LE CAFOUILLAGE
Le rapporteur général de la Commission des finances de l’Assemblée nationale avait fait voter (cf. notre bulletin), en commission, un amendement de suppression du dispositif fiscal de la loi Malraux pour toutes les dépenses réalisées après 2020.
C’était une atteinte rétroactive inouïe à la sécurité juridique des contribuables qui avaient fait confiance à la loi et s’étaient engagés depuis 2017 jusqu’à ce jour, sur les quatre années prévues par le dispositif fiscal.
Probablement alerté de la gravité de ce qu’il avait fait voter le rapporteur général (LREM) a fait adopter un nouvel amendement reportant la date de fin à 2023. Cela permettait au moins de finir les opérations engagées mais mettait fin à toute nouvelle opération dès 2020.
LE RETRAIT
Les réactions aux conséquences désastreuses de cette atteinte à un dispositif d’intérêt général n’ont heureusement pas manqué.
Le retrait espéré est arrivé très vite : en séance publique à l’Assemblée nationale, le 18 octobre dernier, le rapporteur général a, lui-même, retiré l’amendement qu’il avait fait adopter (deux fois) précédemment.
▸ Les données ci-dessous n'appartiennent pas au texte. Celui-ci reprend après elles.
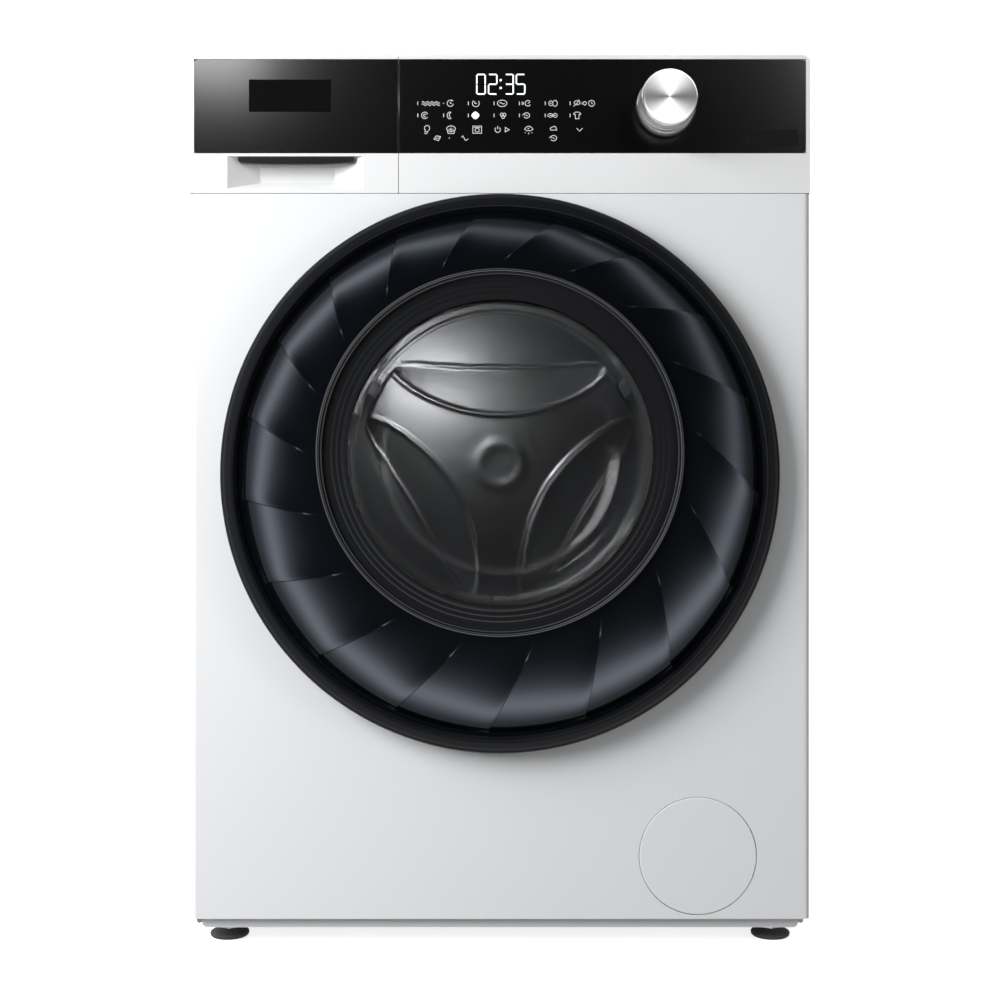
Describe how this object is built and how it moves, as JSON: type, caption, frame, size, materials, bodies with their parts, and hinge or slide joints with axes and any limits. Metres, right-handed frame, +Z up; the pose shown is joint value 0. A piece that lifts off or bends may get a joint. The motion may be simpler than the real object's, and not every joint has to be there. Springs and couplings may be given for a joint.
{
  "type": "front load washing machine",
  "caption": "Free-standing front load washing machine: enamelled cabinet, drawer, rotary knob, swirled round glass door, sprung tub with belt-driven drum and screw feet.",
  "frame": {"origin": "on the floor under the middle of the machine's box", "axes": "+Z up; front and door face -Y; +X to the right seen from the front"},
  "size_m": [0.595, 0.626, 0.858],
  "materials": {
    "cabinet_enamel": "white baked enamel, fine orange peel",
    "cover_white": "white moulded plastic, satin gloss",
    "galvanised": "galvanised sheet steel",
    "black_glass": "back-printed black glass, polished",
    "black_plastic": "black moulded plastic",
    "display": "display module, dark",
    "grey_plastic": "grey moulded plastic",
    "knob_aluminium": "radially spun aluminium with a diamond-cut rim",
    "chrome": "chromed skirt, polished",
    "bezel_dark": "dark satin door bezel",
    "vane_dark": "blue-black glossy moulded vanes",
    "tinted_glass": "smoked window glass",
    "bowl_glass": "pressed glass bowl",
    "frame_grey": "grey inner door frame",
    "steel": "machined steel",
    "drum_stainless": "stainless drum, finely brushed",
    "lifter_plastic": "grey moulded lifters",
    "pulley_aluminium": "cast aluminium pulley",
    "concrete": "cast concrete ballast",
    "rubber": "black rubber",
    "gasket_rubber": "grey moulded door gasket"
  },
  "bodies": {
    "cabinet": {"cabinet_wrap": "cabinet_enamel", "front_panel": "cabinet_enamel", "rear_panel": "galvanised", "rear_service_cover": "cabinet_enamel", "base_frame": "cabinet_enamel", "top_cover": "cover_white", "top_brace": "galvanised", "console_frame": "cover_white", "console_glass": "black_glass", "display_module": "display", "control_housing": "black_plastic", "dispenser_housing": "grey_plastic", "inlet_valve": "grey_plastic", "fill_hose": "rubber", "door_lock": "black_plastic", "hinge_bracket": "galvanised", "hinge_pin": "steel", "door_gasket": "gasket_rubber", "sump_hose": "rubber", "drain_pump": "black_plastic", "pump_filter_housing": "grey_plastic", "drain_spigot": "grey_plastic", "damper_cylinders": "galvanised", "suspension_springs": "galvanised", "cord_gland": "black_plastic", "cabinet_screws": "steel"},
    "drawer": {"drawer_front": "cover_white", "drawer_glass": "black_glass", "drawer_grip": "black_plastic", "drawer_tray": "grey_plastic"},
    "knob": {"knob_cap": "knob_aluminium", "knob_skirt": "chrome"},
    "door": {"door_bezel": "bezel_dark", "door_vane_ring": "vane_dark", "window_trim": "vane_dark", "window_pane": "tinted_glass", "glass_bowl": "bowl_glass", "door_inner_frame": "frame_grey", "hinge_arm": "steel", "latch_hook": "steel"},
    "tub": {"tub_front": "grey_plastic", "tub_rear": "grey_plastic", "counterweights": "concrete", "heater": "steel", "drum_bearings": "steel", "motor_stator": "galvanised", "damper_rods": "grey_plastic", "drive_belt": "rubber"},
    "drum": {"drum_shell": "drum_stainless", "drum_front_end": "drum_stainless", "drum_lifters": "lifter_plastic", "drum_spider": "steel", "drum_pulley": "pulley_aluminium"},
    "rotor": {"motor_rotor": "steel"},
    "filter": {"filter_plug": "grey_plastic"},
    "filter_cover": {"service_cover": "cover_white"},
    "foot_fl": {"foot_front_left": "rubber"},
    "foot_fr": {"foot_front_right": "rubber"},
    "foot_rl": {"foot_rear_left": "rubber"},
    "foot_rr": {"foot_rear_right": "rubber"}
  },
  "joints": [
    {"name": "door_hinge", "type": "hinge", "parent": "cabinet", "child": "door", "pos_m": [-0.256, -0.279, 0.456], "axis": [0, 0, -1], "range_deg": [0, 120]},
    {"name": "drawer_slide", "type": "slide", "parent": "cabinet", "child": "drawer", "axis": [0, -1, 0], "range_m": [0, 0.18]},
    {"name": "knob_turn", "type": "hinge", "parent": "cabinet", "child": "knob", "pos_m": [0.1587, -0.266, 0.808], "axis": [0, -1, 0], "continuous": true},
    {"name": "tub_bounce", "type": "slide", "parent": "cabinet", "child": "tub", "axis": [0, 0, 1], "range_m": [-0.008, 0.008], "stiffness_N_per_m": 14000, "springref_m": 0.02516, "deforming": ["suspension_springs", "sump_hose", "door_gasket"]},
    {"name": "drum_spin", "type": "hinge", "parent": "tub", "child": "drum", "pos_m": [0, 0.004, 0.475], "axis": [0, -1, 0], "continuous": true},
    {"name": "motor_spin", "type": "hinge", "parent": "tub", "child": "rotor", "pos_m": [0, 0.174, 0.148], "axis": [0, -1, 0], "continuous": true},
    {"name": "filter_turn", "type": "hinge", "parent": "cabinet", "child": "filter", "pos_m": [0.1899, -0.226, 0.0893], "axis": [0, -1, 0], "range_deg": [0, 270]},
    {"name": "filter_cover_pull", "type": "slide", "parent": "cabinet", "child": "filter_cover", "axis": [0, -1, 0], "range_m": [0, 0.03]},
    {"name": "foot_fl_screw", "type": "slide", "parent": "cabinet", "child": "foot_fl", "axis": [0, 0, -1], "range_m": [0, 0.012]},
    {"name": "foot_fr_screw", "type": "slide", "parent": "cabinet", "child": "foot_fr", "axis": [0, 0, -1], "range_m": [0, 0.012]},
    {"name": "foot_rl_screw", "type": "slide", "parent": "cabinet", "child": "foot_rl", "axis": [0, 0, -1], "range_m": [0, 0.012]},
    {"name": "foot_rr_screw", "type": "slide", "parent": "cabinet", "child": "foot_rr", "axis": [0, 0, -1], "range_m": [0, 0.012]}
  ],
  "couplings": [
    {"joint": "motor_spin", "follows": "drum_spin", "ratio": 12.727}
  ]
}
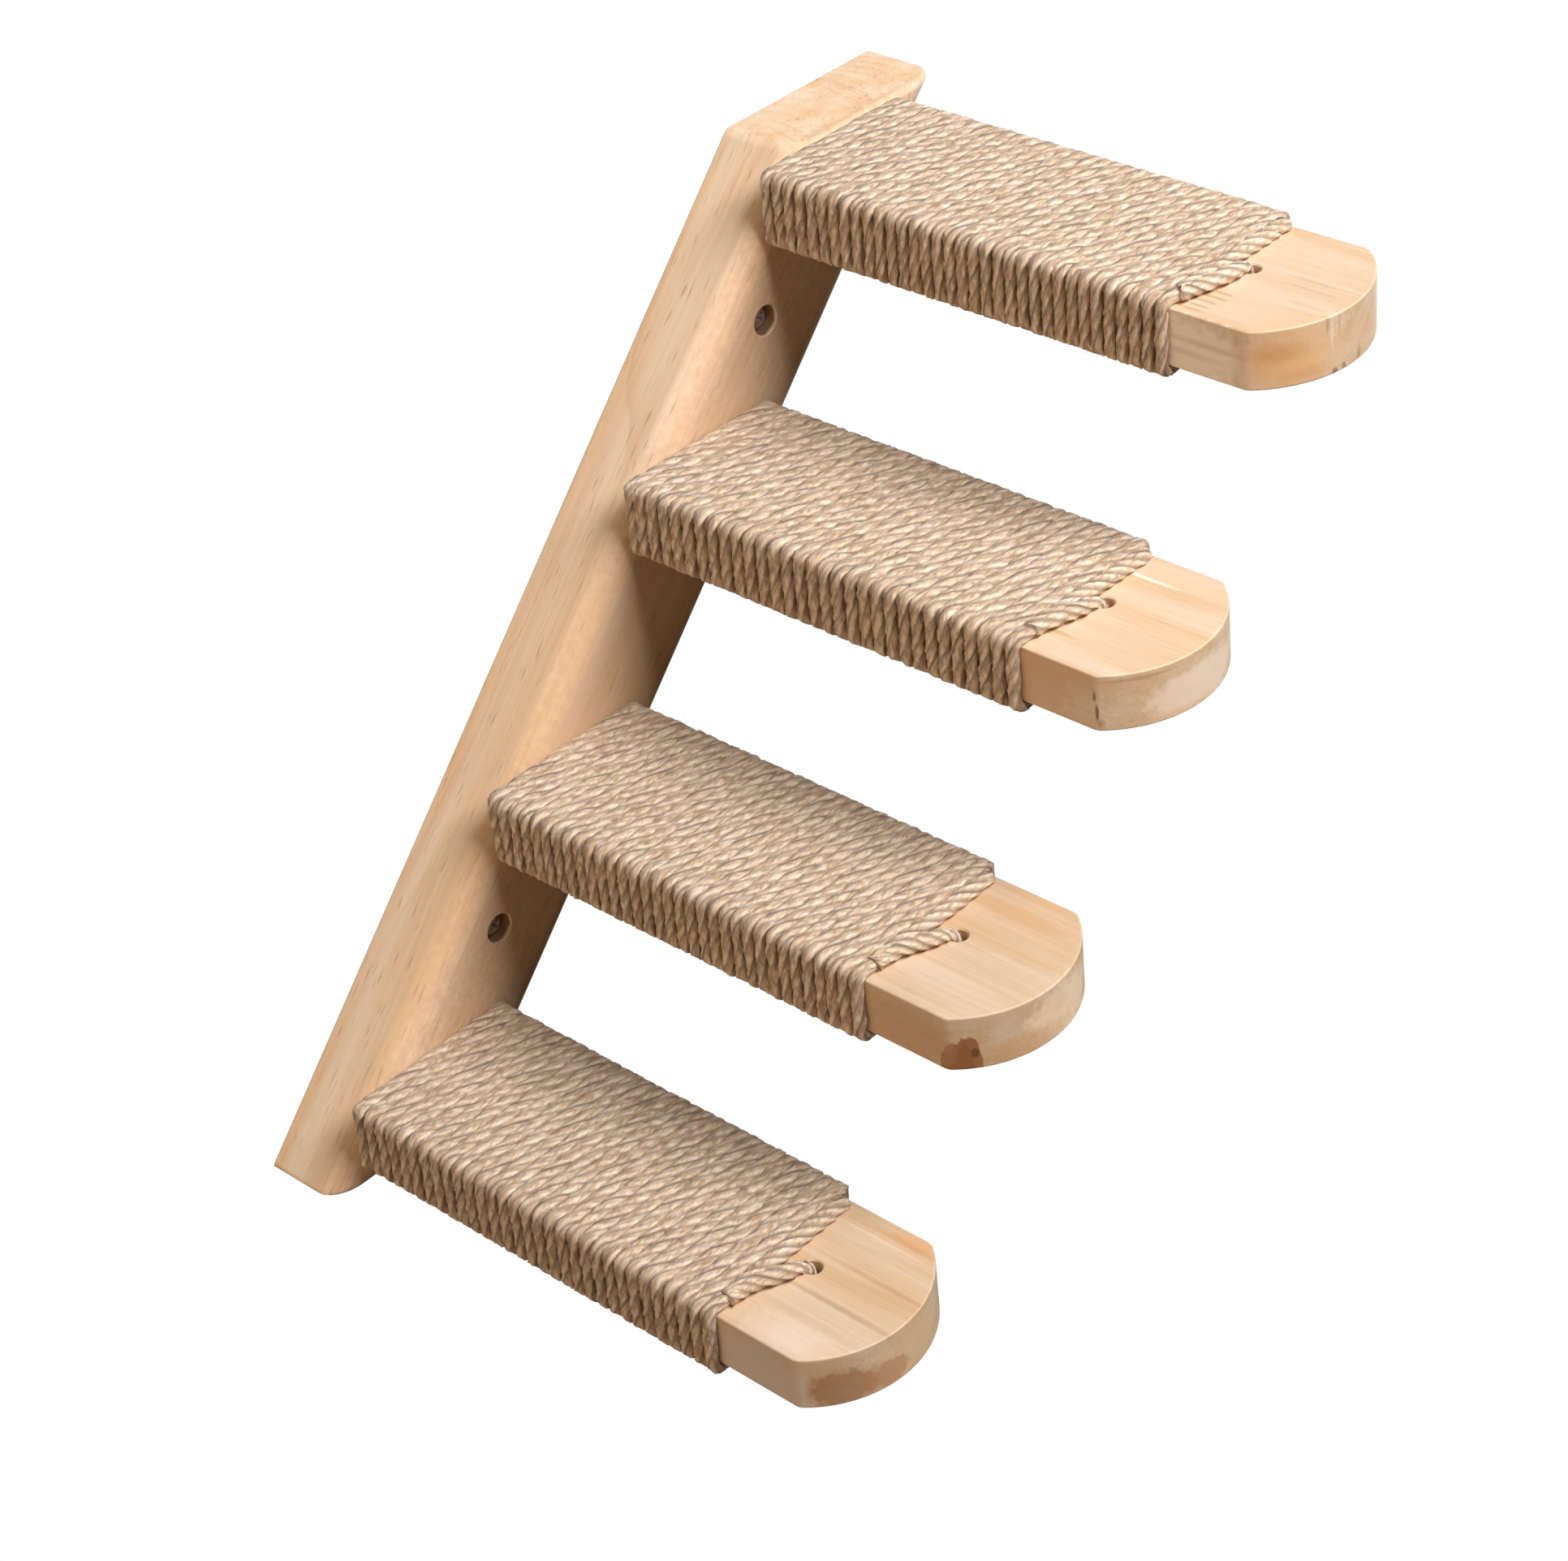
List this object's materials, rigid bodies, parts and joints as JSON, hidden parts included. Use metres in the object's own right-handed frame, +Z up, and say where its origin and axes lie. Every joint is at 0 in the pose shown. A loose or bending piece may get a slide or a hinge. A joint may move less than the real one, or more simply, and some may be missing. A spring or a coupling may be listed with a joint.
{
  "type": "wall-mounted cat climber",
  "caption": "Slanted wooden wall rail with level board steps wound in natural rope, each with a bare rounded tip, for a cat to climb along a wall.",
  "frame": {"origin": "on the rail's back face, against the wall, midway along the rail and across it", "axes": "+X along the wall, the way the rail climbs; +Y into the wall, so the steps reach out to -Y; +Z up"},
  "size_m": [0.3558, 0.2665, 0.2886],
  "materials": {
    "pine": "satin",
    "jute_rope": "matte",
    "zinc_steel": "satin"
  },
  "bodies": {
    "root": {"rail": "pine", "step_1": "pine", "step_2": "pine", "step_3": "pine", "step_4": "pine", "rope_1": "jute_rope", "rope_2": "jute_rope", "rope_3": "jute_rope", "rope_4": "jute_rope", "wall_screw_upper": "zinc_steel", "wall_screw_lower": "zinc_steel", "fixing_screws": "zinc_steel"}
  },
  "joints": []
}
C’est une bonne nouvelle. Dont acte.
UN DÉVOIEMENT DU RÔLE DE LA LOI
Cet amendement s’inscrit dans la continuité de l’article 7 du PLF qui prévoit de « limiter dans le temps des dépenses fiscales (pour) rendre effective l’exigence d’évaluation ». Autrement dit, comme l’avoue le rapporteur général, il s’agissait d’« une sorte de provocation pédagogique ».
Pourquoi ne pas avoir organisé le processus d’évaluation plutôt que passer par ce raisonnement spécieux ?
Sur la forme, c’est une atteinte au respect dû à la loi que de l’instrumentaliser de cette manière.
SUR LA QUESTION DU FOND
Le rapporteur général a déclaré qu’il s’agissait « d’un trou noir fiscal », « nous ne connaissons ni le nombre de bénéficiaires, ni le montant et dont je présume qu’ils peuvent être extrêmement importants ». Pourquoi une telle déclaration alors que l’administration dispose de toutes ces informations qui sont portées sur les déclarations fiscales et les avis d’imposition ? Pourquoi ne pas solliciter l’administration plutôt que d’en reporter la responsabilité sur le contribuable ?
(Vidéo du débat de 03h03’’10 à 03h08’’33).
Cela dit, il ressort de rapports établis ces dernières années que ce dispositif fiscal ne coûterait que quelques dizaines de millions d’euros. Une dépense très modeste au regard des bénéfices évoqués et, de plus, largement compensée par les recettes en TVA, droits d’enregistrement, impôts des entreprises et cotisations sociales versées pour les salariés.
ACTUALITÉ DE LA LOI MALRAUX
Comme évoqué dans un précédent bulletin, la loi Malraux est plus que jamais d’actualité.
Elle contribue efficacement aux objectifs de la loi ELAN, rappelés dans une récente instruction du gouvernement du 29 juillet dernier qui rappelle la nécessité de lutter contre l’étalement urbain, de travailler à la restauration et à la redynamisation des centres villes, à la préservation du patrimoine et à tout ce qui fait l’originalité et l’attractivité de nos centres anciens.
Elle est également en accord avec les Opérations de Revitalisation de Territoire (« ORT ») dispositif voté par le Parlement qui permet de lutter contre la dévitalisation des centres villes ainsi qu’avec le dispositif Denormandie qui vise la restauration du patrimoine bâti.
Les bénéfices exceptionnels de la loi Malraux
Les centres historiques qui bénéficient de la loi Malraux lorsqu’elle peut s’appuyer sur son volet fiscal témoignent pour elle.
Que ce soit d’un point de vue patrimonial ; du cadre de vie ; des centres villes ; du logement ; etc. la loi Malraux n’a plus rien a prouver.
Mais à cela, il faut ajouter le maintien et le développement d’un tissu économique d’entreprises. Faut-il ajouter qu’il s’agit d’emplois généralement qualifiés, non délocalisables, et nécessitant des savoir-faire pérennes ?
Cet avantage fiscal qui n’est qu’une contrepartie au surcoût des travaux « Malraux » supporté par des particuliers, au bénéfice de l’intérêt général, est donc un levier indispensable procurant d’importants bénéfices pour la collectivité.
Le nécessité de règles pérennes
Cette manière d’instrumentaliser la loi n’est pas sans graves conséquences.
Programmer à court terme la fin d’un tel dispositif, simplement pour obtenir des informations entre les mains de l’administration, c’est :
–jouer inconsidérément avec l’avenir des entreprises et des emplois ;
–casser un outil industriel et des savoir-faire qui nécessitent du temps, de la formation et de l’investissement.